I have been trying to write this letter for quite some time, however, I can’t find the words. You see there are no words to describe how grateful Scott and I are to the Ronald McDonald House. After two years of fertility treatments and losing hope that we would never have a baby of our own, we began to accept the fact that God other plans for us. Then in November 2013, we found out that we were pregnant. We were beyond thrilled and couldn’t wait to find out what we were having. The day of the sonogram, when the lady told us it was a boy we were beyond excited. We picked out the name Ford Mason Slay. My pregnancy was smooth sailing, no morning sickness or nausea. However, on June 9, 2014 our world was rocked. I was rushed to West GA Hospital in Lagrange, GA by ambulance not knowing if we would ever meet our prince. Doctors and nurses came running in getting me ready for an emergency c-section. And then we hear the doctor say he was confident he could stop Ford from coming by giving me medicine to hold off labor and help develop Ford’s lungs. After ten hours, I was transferred to Columbus Regional where our real journey began.

On June 18, 2014 our lives were changed forever. I had a emergency c-section and woke up to Scott telling me Ford was tiny but perfect! He weighed a whopping 3lbs, 12.5 ounces. Seeing Ford for the first time, so tiny and fragile, was a memory that I will never forget. And then reality set in. What are we going to do when I am released? Ford would be in the NICU for the long haul it looked like, where were we going to stay? Then one of the nurses told us about the Ronald McDonald House.

We had heard of the Ronald McDonald Organization before. Scott’s grandma collects soda cans and tabs all year. We are reminded to save our coke cans and tabs every time we visit. Other than that, we had no idea how special the Ronald McDonald House was. We checked into the House on Saturday June 21, 2014 and this was our home away from home for the next 5 weeks.
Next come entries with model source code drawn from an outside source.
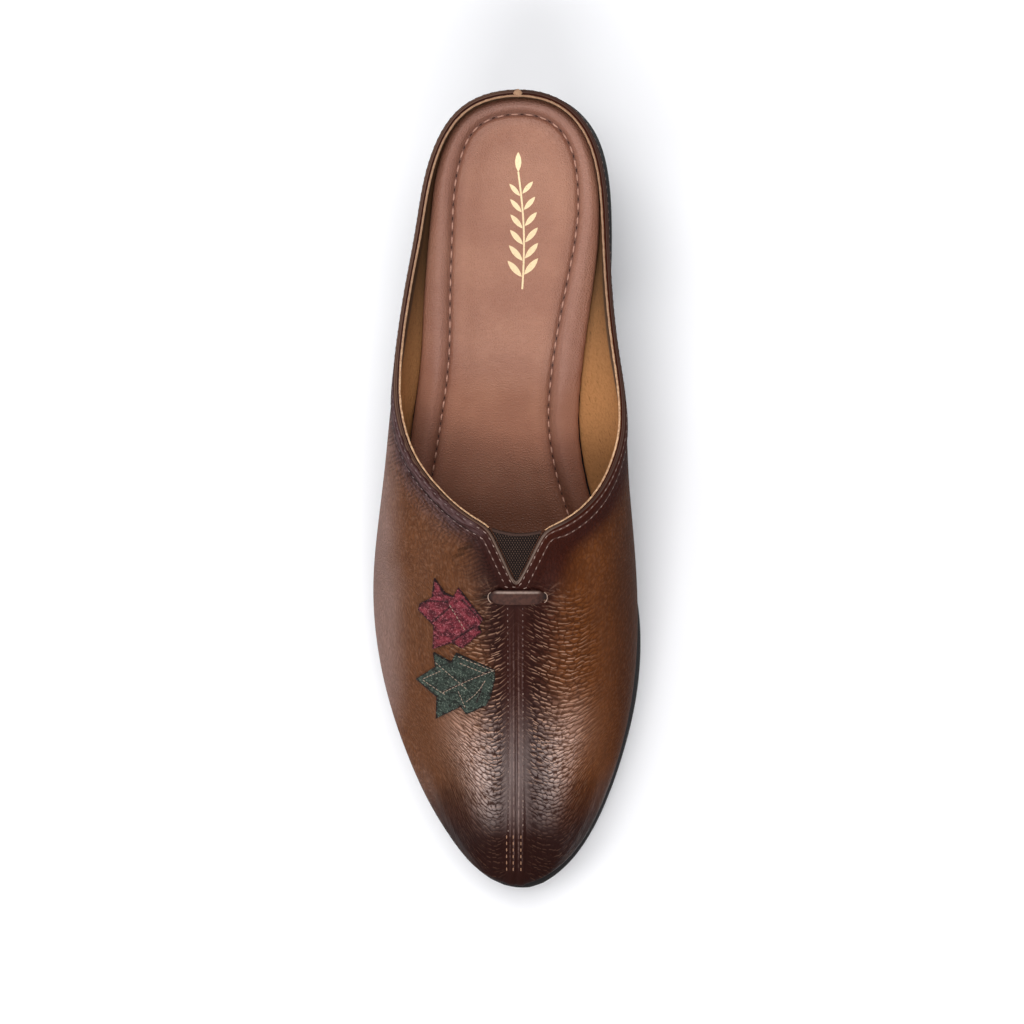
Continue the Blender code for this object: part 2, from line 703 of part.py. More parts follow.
def make_patch(name, outline, finish):
    """A suede patch: its outline is cut into a grid, laid on the vamp, and given its thickness."""
    work = bmesh.new()
    work.faces.new([work.verts.new((x, y, 0)) for x, y in outline])
    low, high = np.min(outline, axis=0), np.max(outline, axis=0)
    for axis in (0, 1):
        normal = Vector((1, 0, 0)) if axis == 0 else Vector((0, 1, 0))
        for place in np.arange(low[axis] + PATCH_STEP, high[axis], PATCH_STEP):
            everything = work.verts[:] + work.edges[:] + work.faces[:]
            bmesh.ops.bisect_plane(work, geom=everything, plane_co=normal * place, plane_no=normal)
    bmesh.ops.triangulate(work, faces=work.faces)
    work.verts.ensure_lookup_table()
    flat = [(v.co.x, v.co.y) for v in work.verts]
    tops = [[v.index for v in f.verts] for f in work.faces]
    rim = [[v.index for v in e.verts] for e in work.edges if e.is_boundary]
    work.free()
    points = [on_vamp(x, y, PATCH[1]) for x, y in flat] + [on_vamp(x, y, PATCH[0]) for x, y in flat]
    count = len(flat)
    bottoms = [[i + count for i in f[::-1]] for f in tops]
    sides = [[a, b, b + count, a + count] for a, b in rim]
    faces = tops + bottoms + sides
    return solid(name, points, faces, finish, smooth_under=50)


# ---------------------------------------------------------------- sole, insole and heel


def outline_stations():
    half = np.linspace(0, TOE_STATION, SOLE_COLUMNS + 1)
    return [station("inner", k) for k in half], [station("outer", k) for k in half]


def sole_point(at):
    """The sole's edge in plan."""
    return feather_point(at) - inward(at) * rib_at(at)[0].edge


def sole_under(y):
    """Height of the sole's underside, flat on the floor under the ball of the foot."""
    height = feather_height(y) - SOLE_THICK
    return 0.0 if height < SOLE_LEVEL else height


def paired_sheet(pairs, start=0):
    """Quads between the inner and outer points of neighbouring stations; pairs hold point numbers."""
    faces = []
    for (a, b), (c, d) in zip(pairs, pairs[1:]):
        faces.append([start + i for i in (a, c, d, b)])
    return faces


def make_sole(finish):
    """The moulded rubber sole, heel to toe, a little wider than the feather line all round."""
    inner, outer = outline_stations()
    loop = inner + outer[-2:0:-1]
    count = len(loop)
    plan = [sole_point(at) for at in loop]
    points = [(*p, feather_height(p[1]) - GAP) for p in plan] + [(*p, sole_under(p[1])) for p in plan]
    faces = [[i, (i + 1) % count, (i + 1) % count + count, i + count] for i in range(count)]
    pairs = [(i, -i % count) for i in range(SOLE_COLUMNS + 1)]
    faces += paired_sheet(pairs) + paired_sheet(pairs, count)
    made = solid("sole", points, faces, finish)
    rounded_edges(made, SOLE_ROUND)
    return made


def waist_share(y):
    """1 in the waist of the shoe, 0 at the heel and the ball: the padded edge is broader in the waist."""
    return math.exp(-(((y - WAIST_Y) / WAIST_REACH) ** 2))


def insole_point(at, ring):
    foot = feather_point(at)
    rib, _ = rib_at(at)
    share = waist_share(foot[1])
    below = 1 - ring.height / (rib.z - feather_height(foot[1]))
    wall_out = rib.tuck * (1 - below**2)
    side = max(rib.pad, INSOLE_CLEAR - wall_out)
    plan = foot + inward(at) * (side + ring.inset + (ring.waist_inset - ring.inset) * share)
    return (*plan, feather_height(plan[1]) + ring.height)


def make_insole(finish):
    """The padded insole: a soft roll round the edge, a sewn channel inside it and a dished middle."""
    inner, outer = outline_stations()
    loop = inner + outer[-2:0:-1]
    count = len(loop)
    points = [insole_point(at, ring) for ring in INSOLE_RINGS for at in loop]
    faces = []
    for r in range(len(INSOLE_RINGS) - 1):
        for i in range(count):
            a, b = r * count + i, r * count + (i + 1) % count
            faces.append([a, b, b + count, a + count])
    faces += paired_sheet([(i, -i % count) for i in range(SOLE_COLUMNS + 1)])
    top = (len(INSOLE_RINGS) - 1) * count
    spine = []
    for i in range(1, SOLE_COLUMNS):
        a, b = np.array(points[top + i]), np.array(points[top + (-i % count)])
        middle = (a + b) / 2
        spine.append(len(points))
        points.append((middle[0], middle[1], feather_height(middle[1]) + INSOLE_MIDDLE))
    for i in range(1, SOLE_COLUMNS - 1):
        for near in (i, i + 1), (-i % count, -(i + 1) % count):
            faces.append([top + near[0], top + near[1], spine[i], spine[i - 1]])
    for end, at_spine in ((0, 0), (SOLE_COLUMNS, -1)):
        step = 1 if end == 0 else -1
        faces.append([top + end, top + end + step, spine[at_spine]])
        faces.append([top + end, top + (-(end + step) % count), spine[at_spine]])
    return solid("insole", points, faces, finish)


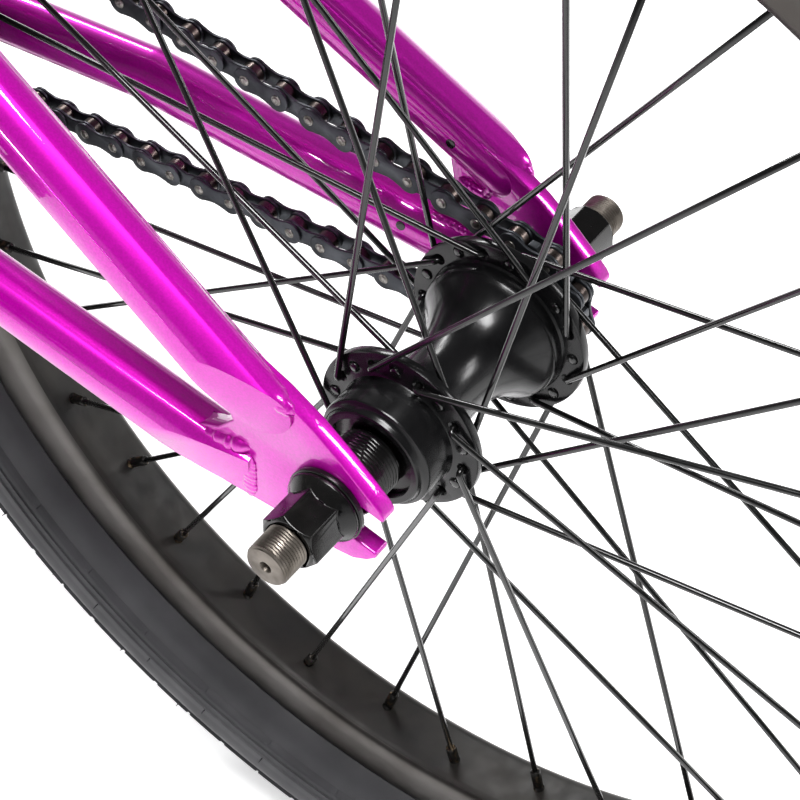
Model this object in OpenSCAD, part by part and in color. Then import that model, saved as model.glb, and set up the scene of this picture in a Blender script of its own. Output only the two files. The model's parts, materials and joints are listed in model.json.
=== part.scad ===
// Twenty inch freestyle BMX bicycle, complete and without brakes.
// X runs forward, Y to the rider's left and Z up; the tyres stand on Z = 0.

/* [Wheels] */
// Distance between the two axles
wheelbase = 930; // [915:1:960]
// Radius of the circle that runs through the middle of the tyre
tyre_core_r = 230.5; // [228:0.5:233]
// Outer radius of the tyre's round section
tyre_section_r = 28.3; // [27:0.1:29]
// Radius of the rim at its flange edges
rim_r = 209; // [208:0.5:210]
// Half of the rim's width
rim_half_w = 13; // [12.5:0.5:14]
// Radius of a spoke
spoke_r = 1; // [0.8:0.1:1]
// Angle at which the rear wheel stands
rear_wheel_angle = 7.9; // [0:0.1:20]
// Angle at which the front wheel stands
front_wheel_angle = 3; // [0:0.1:20]

/* [Rear hub] */
// Half of the distance between the rear dropouts
rear_half_gap = 55; // [55:0.5:56]
// Radius of the rear axle
rear_axle_r = 7; // [6.9:0.1:7]
// How far the rear axle reaches from the middle
rear_axle_half = 90; // [86:1:92]
// Radius of the left rear flange
left_flange_r = 27.3; // [26:0.1:28]
// Radius of the right rear flange
right_flange_r = 30.8; // [30:0.1:32]

/* [Front hub] */
// Half of the distance between the fork dropouts
front_half_gap = 50; // [49:0.5:51]
// Radius of the front axle
front_axle_r = 5; // [4.8:0.1:5]
// How far the front axle reaches from the middle
front_axle_half = 74; // [70:1:78]
// Radius of both front flanges
front_flange_r = 26; // [25:0.5:27]

/* [Drive] */
// Straight distance from the rear axle to the crank axis
chain_stay = 351.1; // [351:0.1:351.3]
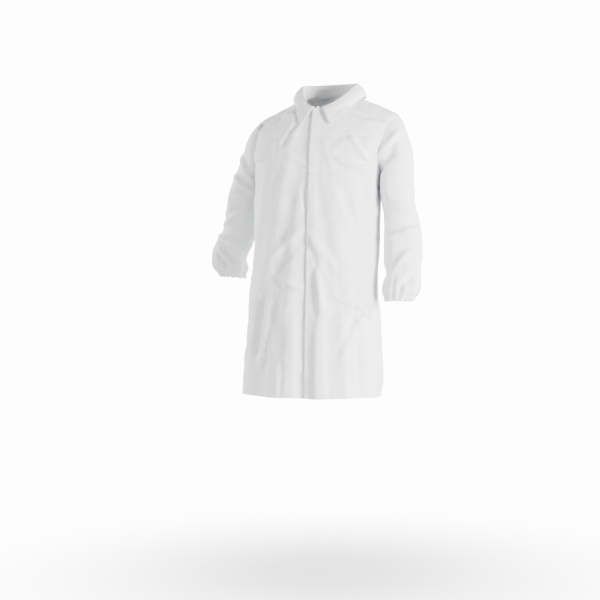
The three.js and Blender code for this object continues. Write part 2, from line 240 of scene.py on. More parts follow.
def sleeve_rows(side, armhole, rows, squeeze=1.0):
    """Rings of points from the armhole's own points down to the wrist."""
    table = np.array(SLEEVES[side])
    count = len(armhole)
    turn = 2 * math.pi * np.arange(count) / count
    rings = [armhole]
    for ox, oz, ix, iz, y, depth in table:
        middle = np.array([(ox + ix) / 2, y, (oz + iz) / 2])
        out = np.array([ox, y, oz]) - middle
        ring = middle + squeeze * (np.cos(turn)[:, None] * out
                                   - np.sin(turn)[:, None] * np.array([0, depth, 0]))
        rings.append(ring)
    rings = np.array(rings)
    middles = rings.mean(axis=1)
    run = np.concatenate([[0], np.linalg.norm(np.diff(middles, axis=0), axis=1).cumsum()])
    at = np.linspace(0, run[-1], rows + 1)
    flat = smooth_table(np.column_stack([run, rings.reshape(len(rings), -1)]), at)
    return flat.reshape(rows + 1, count, 3)


def coat_panels(shape, squeeze=1.0):
    """Every panel's points: {name: rows x columns x 3}. Shared edges hold the same points."""
    v = np.concatenate([np.linspace(-1, 0, LOWER_ROWS + 1), np.linspace(0, 1, UPPER_ROWS + 1)[1:]])
    panels = {}
    for side in SIDES:
        for name, face in (("front", -1), ("back", 1)):
            panels[f"{side}_{name}"] = panel(shape, side, face, v, COLUMNS)
        front, back = (panels[f"{side}_{n}"][LOWER_ROWS:, 0] for n in ("front", "back"))
        armhole = np.concatenate([front[::-1], back[1:-1]])
        panels[f"{side}_sleeve"] = sleeve_rows(side, armhole, SLEEVE_ROWS, squeeze)
    return panels


# ------------------------------------------------------------------ meshes
def grid_faces(index, ring=False):
    a = index[:-1, :-1] if not ring else index[:-1]
    b = index[:-1, 1:] if not ring else np.roll(index, -1, axis=1)[:-1]
    c = index[1:, 1:] if not ring else np.roll(index, -1, axis=1)[1:]
    d = index[1:, :-1] if not ring else index[1:]
    return np.stack([a, b, c, d], axis=-1).reshape(-1, 4)


def new_mesh(name, points, faces, material=None):
    mesh = bpy.data.meshes.new(name)
    mesh.from_pydata([tuple(p) for p in points], [], [tuple(int(i) for i in f) for f in faces])
    mesh.update()
    obj = bpy.data.objects.new(name, mesh)
    bpy.context.scene.collection.objects.link(obj)
    for polygon in mesh.polygons:
        polygon.use_smooth = True
    if material:
        mesh.materials.append(material)
    return obj


def number_points(grid, known, points):
    """The grid's table of point numbers. A point that is already known keeps its number."""
    table = np.zeros(grid.shape[:2], int)
    for i, j in np.ndindex(*table.shape):
        key = tuple(np.round(grid[i, j], 5) + 0.0)
        if key not in known:
            known[key] = len(points)
            points.append(grid[i, j])
        table[i, j] = known[key]
    return table


def faces_out(table, ring, points, outward):
    """The grid's faces, turned to look the way that `outward` gives for their first corners."""
    cells = grid_faces(table, ring)
    place = np.array(points)
    a, b, c, d = (place[cells[:, k]] for k in range(4))
    if np.sum(np.cross(c - a, d - b) * outward(a)) < 0:
        cells = cells[:, ::-1]
    distinct = [list(dict.fromkeys(f)) for f in cells.tolist()]
    return [f for f in distinct if len(f) > 2]


def weld(panels):
    """One mesh from all panels: points, faces, and each panel's own table of point numbers."""
    known, points, tables, faces = {}, [], {}, []
    for name, grid in panels.items():
        ring = name.endswith("sleeve")
        tables[name] = number_points(grid, known, points)
        middles = np.repeat(grid.mean(axis=1)[:-1], grid.shape[1], axis=0)
        outward = (lambda a: a - middles) if ring else (lambda a: (a - [AXIS_X, 0, 0]) * [1, 1, 0])
        faces += faces_out(tables[name], ring, points, outward)
    return np.array(points), faces, tables


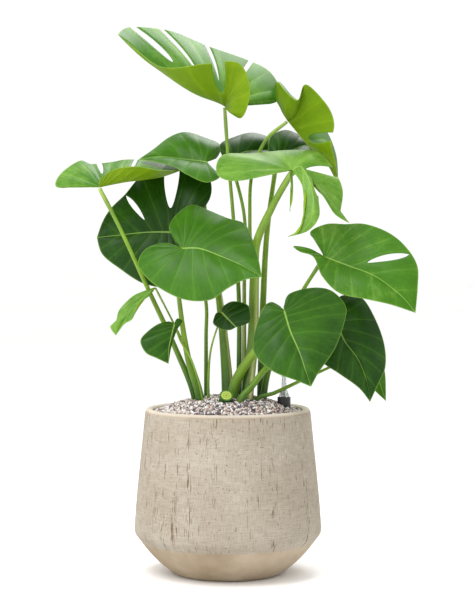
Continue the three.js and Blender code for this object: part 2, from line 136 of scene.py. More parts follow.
def set_share(piece, name, values):
    """Stores one number per point, for a material to read."""
    attribute = piece.data.attributes.new(name, "FLOAT", "POINT")
    attribute.data.foreach_set("value", np.asarray(values, dtype=np.float32).ravel())


# %% [markdown]
# ## The camera and the light
#
# The plant is seen from the front, from three metres away, with the eye a
# little above the middle of its leaves. A long lens keeps the planter's sides
# from flaring. The light is a soft studio: a big box above and in front at the
# left, another above and a little behind, a weaker one low at the left, and a
# white room around.

# %% Camera, lights and floor
EYE = (0.0175, -3.0, 0.580)
TILT_DOWN = 0.02785
FLOOR_HALF = 60
scene = bpy.context.scene
camera = bpy.data.objects.new("camera", bpy.data.cameras.new("camera"))
scene.collection.objects.link(camera)
camera.location = EYE
camera.rotation_euler = (math.pi / 2 - TILT_DOWN, 0, 0)
camera.data.sensor_fit = "HORIZONTAL"
camera.data.sensor_width = 36
camera.data.lens = 125
scene.camera = camera
scene.view_settings.view_transform = "Standard"


def soft_box(name, place, target, size, power):
    """A round area light of some size in metres and power in watts."""
    light = bpy.data.objects.new(name, bpy.data.lights.new(name, "AREA"))
    scene.collection.objects.link(light)
    light.location = place
    light.rotation_euler = (Vector(target) - Vector(place)).to_track_quat("-Z", "Y").to_euler()
    light.data.shape = "DISK"
    light.data.size = size
    light.data.energy = power
    return light


soft_box("key", (-0.9, -1.3, 2.4), (0, 0, 0.55), 1.4, 42)
soft_box("back", (0.5, 1.3, 2.2), (0, 0, 0.65), 1.4, 26)
soft_box("fill", (-2.2, -1.8, 0.8), (0, 0, 0.4), 1.6, 14)

world = bpy.data.worlds.new("white room")
scene.world = world
world.use_nodes = True
world.node_tree.nodes["Background"].inputs["Color"].default_value = (1, 1, 1, 1)
world.node_tree.nodes["Background"].inputs["Strength"].default_value = 1.03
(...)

When we walked in the door of the House for the first time, we were greeted by friendly faces. We were given a tour of the house and were told the rules. Then we were shown to our room. Our room was very cozy and inviting. We felt comfortable and safe. We were finally able to have a good night’s rest without nurses and doctors coming in and out every hour; without sleeping on a hospital bed or couch.

The first week in the house was a daze. We spent every second of the day at the NICU with Ford watching him fight for his life. Exhausted every night, we came back to the house to a home cooked meal from volunteers. We forgot to eat during the day and not having to prepare or have a food expense was a blessing.

Finally feeling settled, we began to interact with the families and staff of the house. Hearing everyon’es situation gave us comfort. We became each other’s support, shoulder to cry on, and ears to vent to. We became part of the elite group that prayed together and comforted each other. Many nights we would meet in the kitchen and talk for hours. When new families would come to the house we welcomed them. When families left with their babies, we cheered them on.

And then our day came! July, 25 2014 after 5 long weeks, we were able to take Ford home. Scared to death, we checked out of the Ronald McDonald House and started our life at home. Ford is almost 6 months now. He is happy, strong, and such a joy.

We are forever grateful to the Ronald McDonald organization. You gave us a home. You fed us. You supported us. You comforted us. Some of you cried with us. You encouraged us. And most importantly, you cared about us. Thank you!